Tuesday, March 23, 2010

Hey, Chris: Shut the Door on Your Way Out!

As I write, the Warriors have the third worst record in the NBA, at 19-51. A winning percentage of .271, which is horrible, and yet not much worse than the team's .366 percentage over these last 16 seasons combined. The 16 seasons, of course, is what Chris Cohan has to show for his legacy as the Warriors' owner, including one memorable playoff appearance. One playoff appearance in 16 years. Do you realize how hard it is to miss out on the playoffs in the NBA 15 of 16 years? More than half the teams (16 of 30) make the playoffs, The Warriors' one playoff appearance in 16 seasons is fewer than any other team in the NBA.

These abyssmal numbers are worth noting because Cohan yesterday announced that the team is for sale. Finally. He has ignored overtures in the past from those interested in buying, but no longer. The Chronicle notes that Cohan's cash flow is not what it should be, that the IRS nailed him for more than $160 million in back taxes&penalties three years ago.

Cohan was a minority owner of the Warriors until he sued the previous ownership tandem of Dan Finnane and Jim Fitzgerald to gain control of the franchise, prior to the start of the 1994-95 season.
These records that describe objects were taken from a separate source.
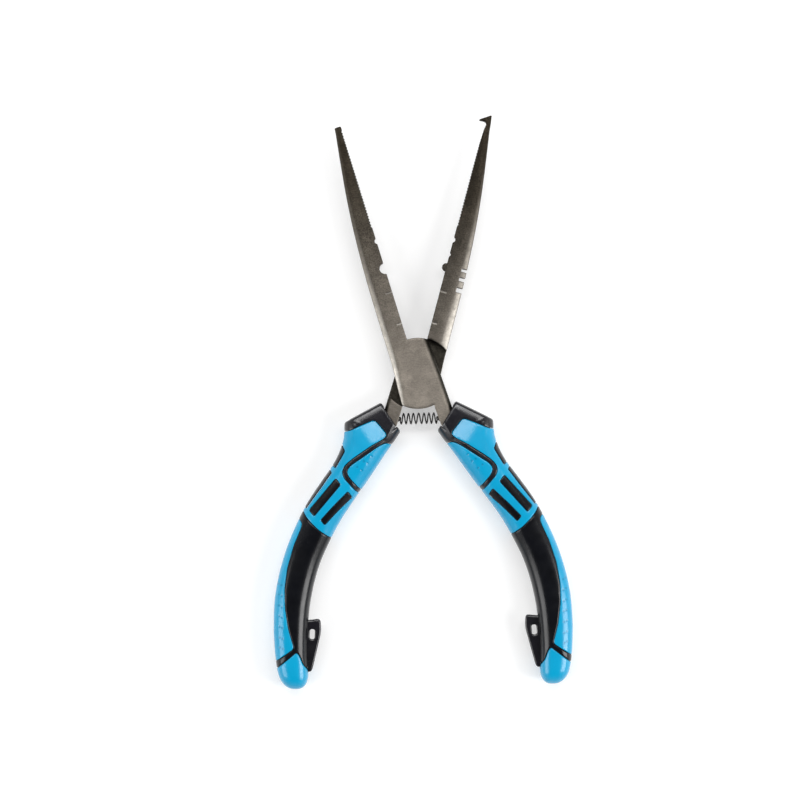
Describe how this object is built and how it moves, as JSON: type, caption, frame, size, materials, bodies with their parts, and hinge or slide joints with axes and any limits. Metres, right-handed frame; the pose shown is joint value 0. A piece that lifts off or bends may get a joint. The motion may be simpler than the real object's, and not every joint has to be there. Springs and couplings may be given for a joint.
{
  "type": "fishing pliers",
  "caption": "Long-nose fishing pliers with serrated jaws, side cutter, split-ring tip, coil return spring and curved two-colour grips with lanyard slots.",
  "frame": {"origin": "on the pivot's axis, at the flat back face of the joint", "axes": "+Z along the pivot's axis towards the front face, +Y towards the jaw tips, +X towards the front half's handle"},
  "size_m": [0.1252, 0.2384, 0.015],
  "materials": {
    "jaw_steel": "brushed, darkened towards the tips",
    "spring_steel": "oiled black wire",
    "hard_black": "semi-gloss moulded",
    "soft_black": "matte soft-touch",
    "blue_rubber": "satin soft-touch"
  },
  "bodies": {
    "front_half": {"front_lever": "jaw_steel", "pivot_rivet": "jaw_steel", "return_spring": "spring_steel", "spring_peg_right": "spring_steel", "grip_core_right": "hard_black", "grip_sleeve_right": "blue_rubber", "finger_panel_right": "blue_rubber", "back_strip_right": "blue_rubber", "end_cap_right": "blue_rubber", "palm_panel_right": "soft_black", "front_upper_rib_right": "soft_black", "front_lower_rib_right": "soft_black", "back_upper_rib_right": "soft_black", "back_lower_rib_right": "soft_black", "upper_edge_inlay_right": "soft_black", "lower_edge_inlay_right": "soft_black"},
    "rear_half": {"rear_lever": "jaw_steel", "spring_peg_left": "spring_steel", "grip_core_left": "hard_black", "grip_sleeve_left": "blue_rubber", "finger_panel_left": "blue_rubber", "back_strip_left": "blue_rubber", "end_cap_left": "blue_rubber", "palm_panel_left": "soft_black", "front_upper_rib_left": "soft_black", "front_lower_rib_left": "soft_black", "back_upper_rib_left": "soft_black", "back_lower_rib_left": "soft_black", "upper_edge_inlay_left": "soft_black", "lower_edge_inlay_left": "soft_black"}
  },
  "joints": [
    {"name": "pivot", "type": "hinge", "parent": "front_half", "child": "rear_half", "pos_m": [0, 0, 0], "axis": [0, 0, 1], "range_deg": [0, 31.8], "stiffness_Nm_per_rad": 0.15, "springref_deg": -17.19, "deforming": ["return_spring"]}
  ]
}
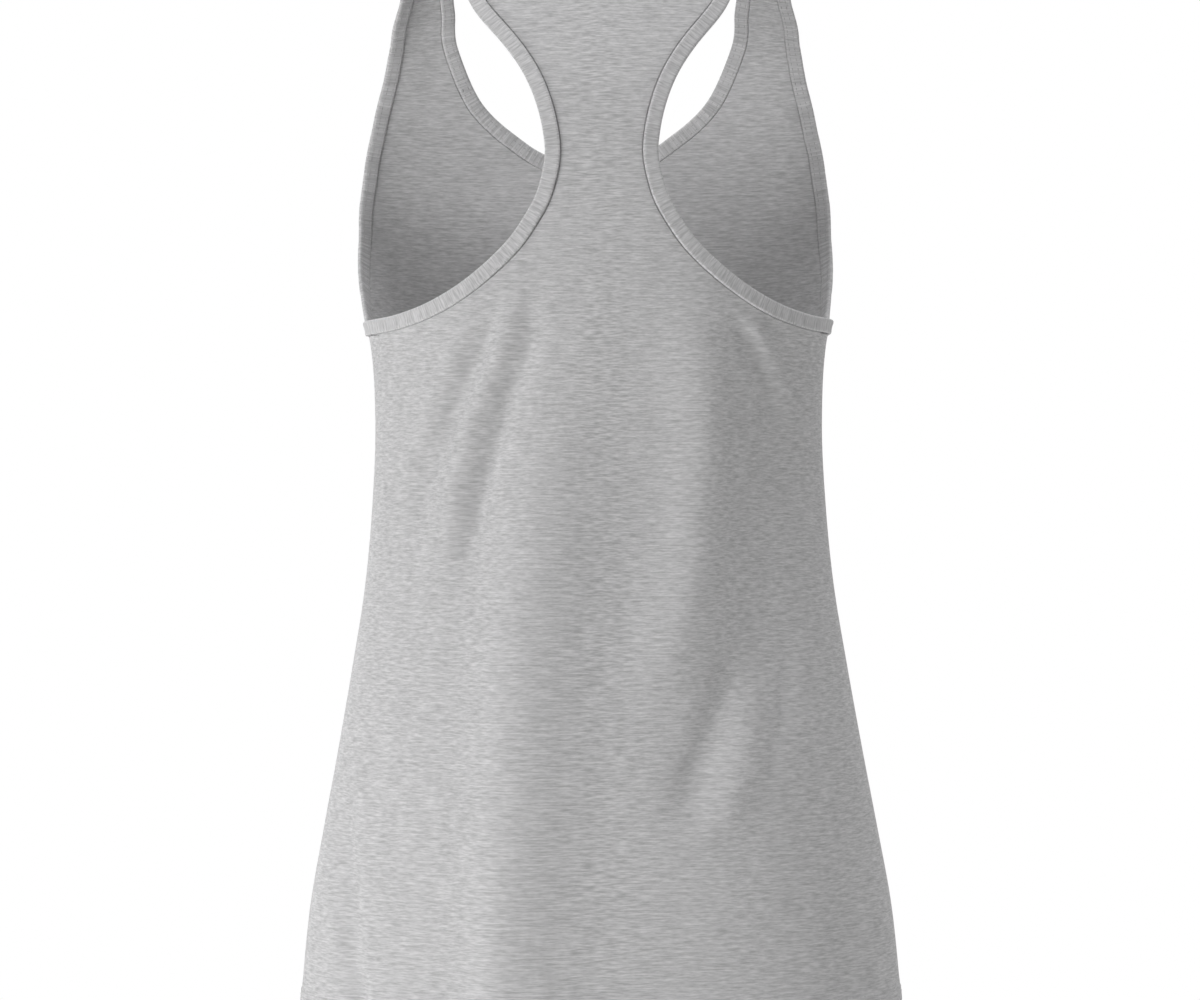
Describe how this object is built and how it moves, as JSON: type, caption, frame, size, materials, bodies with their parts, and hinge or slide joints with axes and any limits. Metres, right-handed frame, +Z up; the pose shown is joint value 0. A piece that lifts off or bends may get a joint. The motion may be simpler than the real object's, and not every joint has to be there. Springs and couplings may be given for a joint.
{
  "type": "tank top",
  "caption": "Sleeveless racerback tank top in light jersey, filled out as if worn, with bound neck and armholes and a flared turned-up hem.",
  "frame": {"origin": "midway between the tops of the two shoulder straps, where a wearer's shoulders hold the garment", "axes": "+Z up, the front of the garment faces -Y, the wearer's left is +X"},
  "size_m": [0.373, 0.2559, 0.6569],
  "materials": {
    "jersey": "heather grey single jersey, matt with fine streaks along the courses",
    "binding_jersey": "the same heather grey jersey folded into a narrow band"
  },
  "bodies": {
    "root": {"front": "jersey", "back": "jersey", "neck_binding": "binding_jersey", "armhole_binding_left": "binding_jersey", "armhole_binding_right": "binding_jersey"}
  },
  "joints": []
}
For the players, and the fans, he could not have picked a worse time.

The Warriors had just completed an exciting and successful 50-32 season, led in part by the NBA Rookie of the Year, the charismatic Chris Webber. The head coach, Don Nelson, couldn't get along with Webber, who was a proud young man, but hardly unreasonable. Webber simply did not like being publicly ridiculed by Nelson, who had a penchant for doing just that to rookies, who typically took the abuse without complaint, which Webber failed to do.

Nelson was so inflexible on this point that he completely ignored the wise words from trusted colleagues Al Attles and Ed Gregory, among others, who advised him strongly to sit down with Webber, and work out their differences together for the good of the franchise, which was on the verge of becoming a legit NBA power. Instead, Nelson traded his Franchise Player, and that set the team on a downward spiral, out of control, that continues to this day. Webber, meantime, re-surfaced in Sacramento, and led the Kings to a glorious run of success, nearly making the NBA Finals, before losing to the Lakers in overtime of game seven of the Western Conference Finals.
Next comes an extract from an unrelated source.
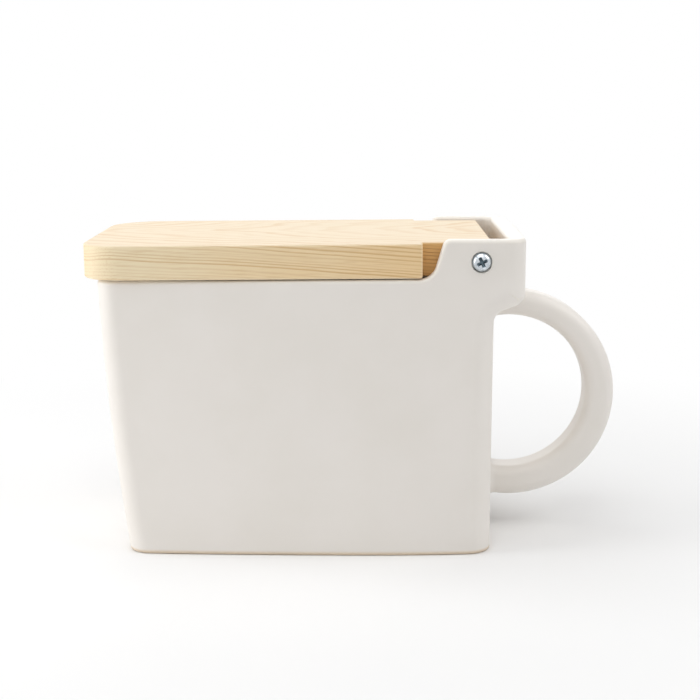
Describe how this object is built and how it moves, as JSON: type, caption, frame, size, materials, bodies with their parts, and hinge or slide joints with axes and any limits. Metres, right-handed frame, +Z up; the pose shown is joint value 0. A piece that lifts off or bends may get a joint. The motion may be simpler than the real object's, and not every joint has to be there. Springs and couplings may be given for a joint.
{
  "type": "salt box with hinged lid",
  "caption": "White glazed ceramic salt box with a round mug handle and a wooden lid hinged on two screws between raised ears.",
  "frame": {"origin": "middle of the base footprint, on the plane of the foot ring that the box stands on", "axes": "+Z up, the front wall at -X, the hinge and the handle at +X, +Y to the left as seen from the front"},
  "size_m": [0.1927, 0.0932, 0.1133],
  "materials": {
    "glaze": "glossy cream white glaze, unglazed foot ring",
    "lid_wood": "sanded bare softwood",
    "screw_steel": "bright zinc plated",
    "bush_nylon": "natural nylon"
  },
  "bodies": {
    "box": {"ceramic_body": "glaze", "hinge_bush_left": "bush_nylon", "hinge_bush_right": "bush_nylon"},
    "lid": {"lid": "lid_wood", "hinge_screw_left": "screw_steel", "hinge_screw_right": "screw_steel"}
  },
  "joints": [
    {"name": "lid_hinge", "type": "hinge", "parent": "box", "child": "lid", "pos_m": [0.0595, 0, 0.1056], "axis": [0, 1, 0], "range_deg": [0, 105]}
  ]
}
Cohan, although he has never admitted it publicly, allowed Nelson to make the Webber trade, because he didn't have the balls to stand up to him and say no, which Finnane and Fitzgerald surely would have done. They would have said, "Nellie, sit down with Chris, and work this out, or you're gone!" Cohan was a wimp. He failed to understand how critical Webber was to the Warriors long-term success. And yet, a few years later, during an interview with Robert Bronstein on KICU-TV, Cohan claimed that he had no role whatsoever in the Webber trade, that he took over the team after Webber was dealt. That's an outright lie. Cohan precided over the news conference, announcing the trade. He sat with Nelson. He opened the news conference. He occasionally interrupted reporters' questions (including my own), in an absolutely pitiful attempt to defend the deal. And then, with Bronstein, he claimed to have had no role. Pathetic.

Since then, he has hired the wrong people, fired the wrong people, and become such a recluse that he actually ran away from then-Chronicle columnist CW Nevius, who tried to interview him years ago when the NBA All-Star game came to Oakland. He also got booed by his own home fans, when introduced during a halftime on-court ceremony. It might have seemed a bit cruel to some, at the time, but really, who can blame the fans? They have paid countless dollars to support this team over the years, and all they want is competent ownership, and a consistently competitive team. For the last 16 years, they haven't had any of the former, and very little of the latter.

So, who's going to buy the Warriors? Oracle CEO Larry Ellison has made no secret of his interest. He can certainly afford it. He does not like losing. He is obviously far more likely than Cohan ever was to put the proper people in place to run this organization like it should be run. So, here's hoping he can pull off the purchase. Or, if not him, somebody else with the financial resources and smarts to put this franchise back on the road to success, where it was when Cohan took it over 16 years ago, and where it has rarely traveled since.